Berbeda dengan sekarang, saya bebas memilih film dan series/serial favorit melalui saluran streaming langganan, bebas kapanpun yang saya mau, kendali ada di tangan saya sendiri. Ketika pandemi ini terjadi dan bekerja di rumah merupakan pilihan satu-satunya bagi sebagian orang, intensitas menonton film untuk saya lebih tinggi dari biasanya. Termasuk menonton drama Korea, tak hanya mengikuti alur ceritanya, saya sering salah fokus dengan makanan yang mereka santap. Salah satu makanan dasar yang selalu menjadi pendamping mereka makan atau menjadi campuran dalam sajian utama adalah; kimchi. Ya, makanan fermentasi ini begitu sering saya lihat. Mau makan sama mi instan, dimakan dengan nasi, atau makan daging saja, mereka selalu menyajikan kimchi sebagai pendamping.
Saya memang belum pernah merasakan kimchi di negara asalnya, tapi pernah mencicipi kimchi di beberapa resto di tempat saya tinggal. Rasanya kecut, crunchy, sedikit pedas, dan segar. Saya jadi tergelitik untuk membuatnya sendiri, meskipun saya berasumsi membuatnya pasti rumit. Lalu, saya mencoba googling resepnya dan menemukan resep membuat kimchi instan di sini, ternyata kimchi memiliki banyak varian.
Mengutip dari halaman resepnya:
배추 겉절이 (Bae-chu Geot-jo-ri) adalah jenis kimchi fresh atau yang bisa langsung dimakan tanpa perlu difermentasi dulu.
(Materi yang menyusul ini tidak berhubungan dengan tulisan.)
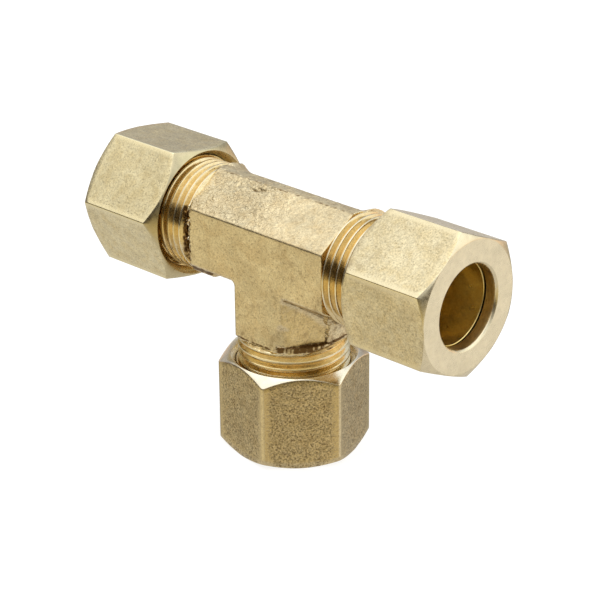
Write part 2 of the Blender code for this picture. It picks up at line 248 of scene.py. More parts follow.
def surface_nets(field, low, high, h):
    """Closed mesh of field = 0 on a grid, pulled onto the surface."""
    n = [int(math.ceil((b - a) / h)) + 1 for a, b in zip(low, high)]
    axes = [low[i] + h * np.arange(n[i]) for i in range(3)]
    f = np.empty(n, np.float64)
    for i in range(0, n[0], 24):
        gx, gy, gz = np.meshgrid(axes[0][i:i + 24], axes[1], axes[2], indexing="ij")
        f[i:i + 24] = field(gx.ravel(), gy.ravel(), gz.ravel()).reshape(gx.shape)
    inside = f < 0
    cells = tuple(k - 1 for k in n)
    total = np.zeros(cells + (3,), np.float32)
    count = np.zeros(cells, np.float32)
    edges = []
    for ax in range(3):
        a = [slice(None)] * 3
        b = [slice(None)] * 3
        a[ax], b[ax] = slice(0, -1), slice(1, None)
        fa, fb = f[tuple(a)], f[tuple(b)]
        cross = inside[tuple(a)] != inside[tuple(b)]
        idx = np.argwhere(cross)
        va, vb = fa[cross], fb[cross]
        t = va / (va - vb)
        pos = idx.astype(np.float64)
        pos[:, ax] += t
        o1, o2 = [k for k in range(3) if k != ax]
        ok = (idx[:, o1] > 0) & (idx[:, o2] > 0) & (idx[:, o1] < n[o1] - 1) & (idx[:, o2] < n[o2] - 1)
        idx, pos, va = idx[ok], pos[ok], va[ok]
        quad = []
        for d1, d2 in ((-1, -1), (0, -1), (0, 0), (-1, 0)):
            cell = idx.copy()
            cell[:, o1] += d1
            cell[:, o2] += d2
            flat = np.ravel_multi_index(cell.T, cells)
            quad.append(flat)
            for k in range(3):
                np.add.at(total.reshape(-1, 3)[:, k], flat, pos[:, k].astype(np.float32))
            np.add.at(count.reshape(-1), flat, 1.0)
        edges.append((ax, np.array(quad).T, va < 0))
    used = np.flatnonzero(count.reshape(-1) > 0)
    number = -np.ones(count.size, np.int64)
    number[used] = np.arange(used.size)
    v = total.reshape(-1, 3)[used] / count.reshape(-1)[used][:, None]
    v = np.array(low) + h * v.astype(np.float64)
    faces = []
    for ax, quad, neg in edges:
        q = number[quad]
        flip = neg if ax != 1 else ~neg
        q[~flip] = q[~flip][:, ::-1]
        faces.append(q)
    faces = np.concatenate(faces)
    start = v.copy()
    f0 = field(v[:, 0], v[:, 1], v[:, 2])
    g = np.stack([(field(*(v + np.eye(3)[k] * 0.04).T) - f0) / 0.04 for k in range(3)], 1)
    g = g / np.maximum((g * g).sum(1), 0.25)[:, None]
    for _ in range(2):
        v = v - np.clip(f0[:, None] * g, -0.3 * h, 0.3 * h)
        f0 = field(v[:, 0], v[:, 1], v[:, 2])
    v = start + np.clip(v - start, -0.6 * h, 0.6 * h)
    return v, faces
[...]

Biasanya kalau di rumah-rumah orang korea pasti akan punya jenis kimchi yg satu ini karena selain buatnya gampang dan cepat, kimchi jenis ini cocok untuk dimakan dengan apapun. Berhubung tidak difermentasi, jadi rasa dari kimchi ini tidak kecut.
Masih dari resep tersebut, kalau mau dibuat kecut tinggal kita diamkan di suhu ruangan selama 24 jam. Sejak blog ini ditulis, saya telah membuat kimchi sebanyak tiga kali, dua kali saya menyesuaikan dengan bahan yang ada, mengganti gochugaru dengan bubuk cabe rawit (yang membuat perut saya melilit) dan mengganti bawang bombay dengan bawang merah karena harganya saat itu sedang melambung tinggi.
![]() |
| Kimchi pertama |
Bisa dibilang, saya mengagumi kimchi pertama yang saya buat, sedikit gagal karena terlalu pedas, tapi rasanya sangat familiar seperti yang saya makan di resto Korea. Percobaan kedua saya menggunakan cabe bubuk biasa dan warnanya tidak semerah kimchi pertama cenderung coklat bahkan tapi rasanya tidak pedas. Saya cukup ambisius, percobaan ketiga saya membeli bubuk cabe korea (gochugaru) di toko online, lalu menggunakan bawang bombay karena harganya sudah kembali normal. Gochugaru ini selain tidak terlalu pedas, warnanya pun merah cantik yang menggugah selera.
Percobaan ketiga ini seharusnya sempurna, harusnya enak, tapi sayangnya asin. Karena saya lupa menaruh gula dan terlalu banyak membubuhkan garam laut.
Drama Korea kimchi ini masih akan berlangsung, saya tetap akan membuat kimchi yang keempat kalinya, kali ini tanpa perasaan jumawa.
Bersambung…
| Kimchi ketiga sebelum diaduk |
Cheers,
Philida Thea

1 comments
Hai, mbak. Saya belum pernah merasakan membuat Kimchi sendiri, tapi kalau makan kimchi pernah akibat memesan Korean Noodle yang disengaja karena ada kimchinya. Kimchi ini semacam sauerkraut Jerman, ya. Cuma agak pedas. Kalau yang pedes-pedes biasanya saya nggak doyan. Tapi yang masem-masem seger macam acar timun-wortel-bawang merah buat side dish nasi goreng dan mie goreng itu saya suka. Sauerkraut juga enak. Probiotik yang bagus pula buat saluran cerna, seperti kimchi. Sayangnya faktor rasa pedas mungkin akan memberi dampak kesehatan yang kurang menguntungkan bagi saya.